Les trois grandes règles de conduites du négociant seraient reprises dans la LSFIN avec de nouvelles extensions, motivées par la course à la transparence et à l’équivalence règlementaire agitant les régulateurs et législateurs internationaux depuis 2008. Ainsi, le devoir d’information (art. 11 al. 1 let. a LBVM) se retrouverait aux articles 7 à 9 et 20 AP-LSFIN (cf. commentaire cdbf no 912) avec, outre l’information sur les risques (art. 7 al. 1 let. f AP-LSFIN), celles sur les coûts relatifs à l’exécution d’un ordre ou à la garde d’un titre (lettre g) et sur les coûts relatifs aux « relations économiques avec des tiers concernant les services proposés » (lettre c, à lire éventuellement en lien avec l’art. 26 al. 1 let. a AP-LSFIN). De même, le devoir de diligence, dont le principe de best execution (art. 11 al. 1 let. b LBVM), se retrouverait aux art. 6 al. 2 et 18 AP-LSFIN. Outre la prise en compte du coût de l’instrument financier considéré et celle des coûts liés à l’exécution d’un ordre, la prise en compte des éventuels avantages octroyés à la maison de titres (du fait par exemple de passer par une plateforme d’exécution plutôt que par une autre, l’art. 18 al. 2 renvoyant à cet effet à l’art. 26 al. 3 AP-LSFIN) rapprocherait ici le devoir de diligence du devoir de loyauté (art. 11 al. 1 let. c LBVM).

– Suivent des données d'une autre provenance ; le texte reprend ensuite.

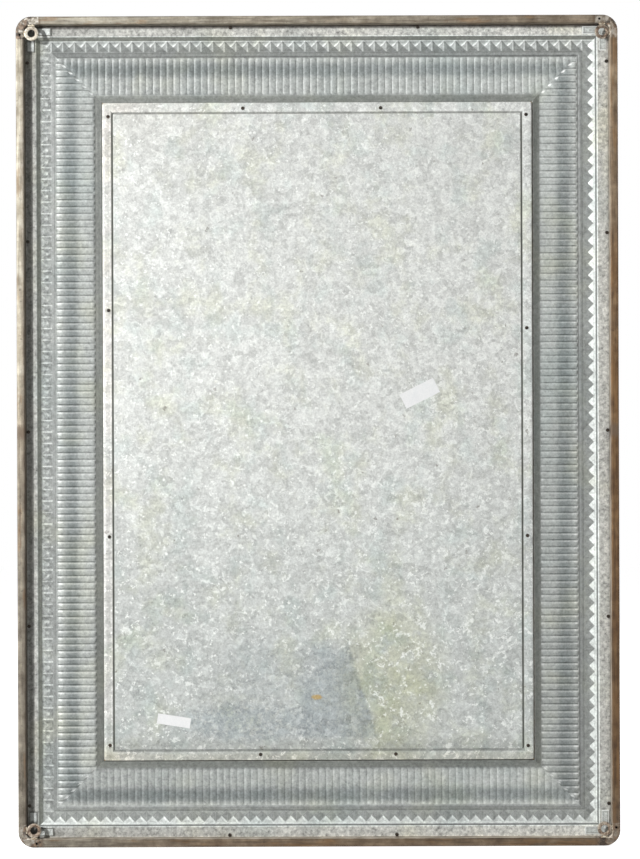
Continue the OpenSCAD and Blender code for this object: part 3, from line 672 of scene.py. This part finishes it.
for film, by in (
    (sheet.clouds(17.0, 4.0, 0.65).rise(0.48, 0.68), (0.95, 0.955, 0.80, 1.0)),
    (sheet.clouds(21.0, 3.0, 0.6).rise(0.50, 0.66), (0.86, 0.93, 0.925, 1.0)),
):
    tone = sheet.tint(film * 0.55, tone, by)


def patch(x, z, cx, cz, rx, rz, soft, wobble):
    """Soft-edged mask round a place on the plate, in metres, with an uneven outline."""
    dx, dz = (x - cx) * (1 / rx), (z - cz) * (1 / rz)
    return (dx * dx + dz * dz + (wobble - 0.5) * 1.6).fall(1.0 - soft, 1.0 + soft)


# Blue-grey stain with one straight slanting side, drifts of it beside, yellow film, rust spot
ragged = sheet.clouds(30.0, 5.0, 0.75)
torn = sheet.clouds(120.0, 4.0, 0.8)
# Darker and a little bluer towards the foot: painted shade
low = (z + (ragged - 0.5) * 0.22).fall(-0.36, 0.12)
tone = sheet.tint(low * 0.62, tone, (0.70, 0.73, 0.735, 1.0))
stained = sheet.tint(1.0, (0.345, 0.382, 0.392, 1.0), shade + (torn - 0.5) * 0.5)
straight_side = x - z * 0.321 - 0.0451 + (torn - 0.5) * 0.008
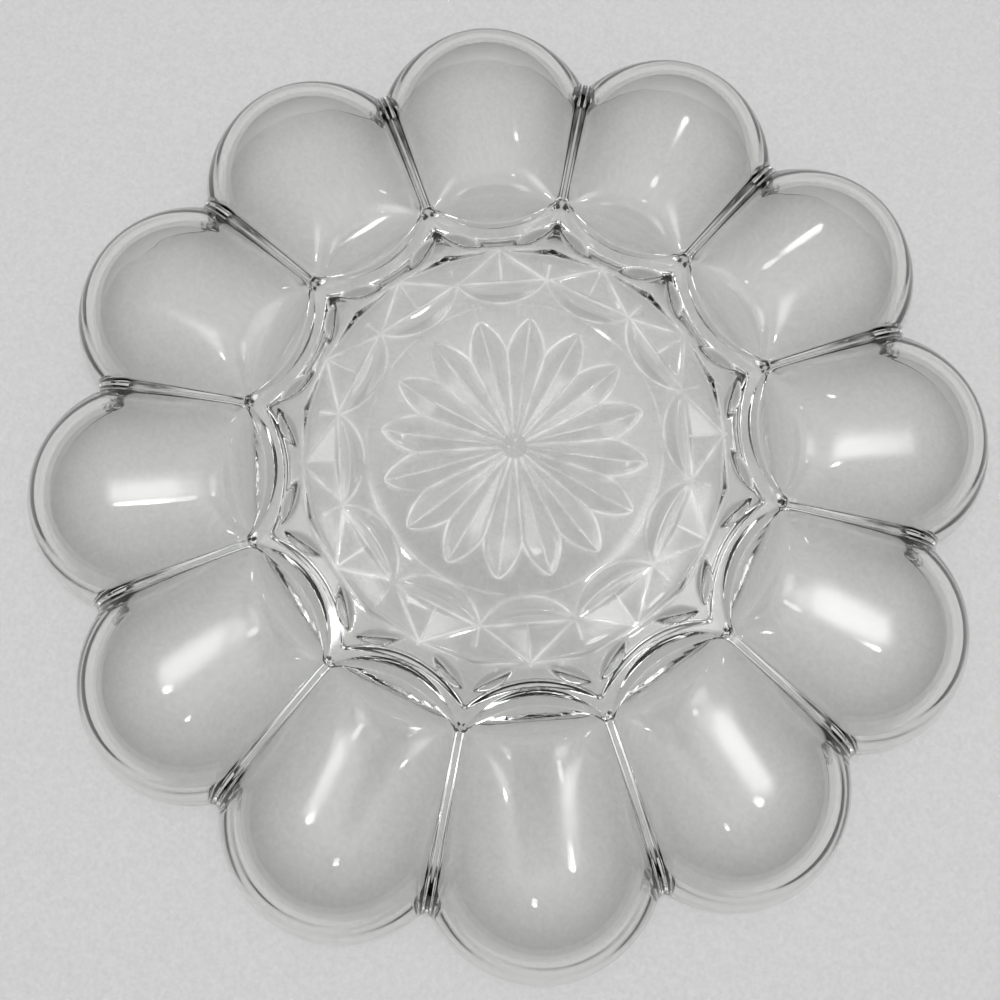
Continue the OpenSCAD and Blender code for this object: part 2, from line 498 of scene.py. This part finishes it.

S’agissant enfin de ce dernier, nous le retrouverions exprimé aux art. 17, 19 et 25 à 27 AP-LSFIN.

Finalement, ainsi que le rappelle l’analyse d’impact du DFF du 26 juin 2014 (ch. 4.2, p. 38) et à l’instar de tous les autres établissements financiers, la maison de titres devrait respecter les nouvelles prescriptions prévues dans l’AP-LSFIN. Elle devrait ainsi obligatoirement s’affilier à un organe de médiation, participer à toute demande de conciliation devant un tel organe et informer le client de sa possibilité d’engager une telle procédure (art. 79 à 80 AP-LSFIN). A cet effet, dans le cas où la proposition d’instaurer un tribunal arbitral n’était finalement pas retenue, elle devrait encore provisionner des montants (à fixer dans l’« OSFIN » ?) servant à alimenter le d’ores et déjà très controversé fonds pour les frais de procès (art. 85ss AP-LSFIN).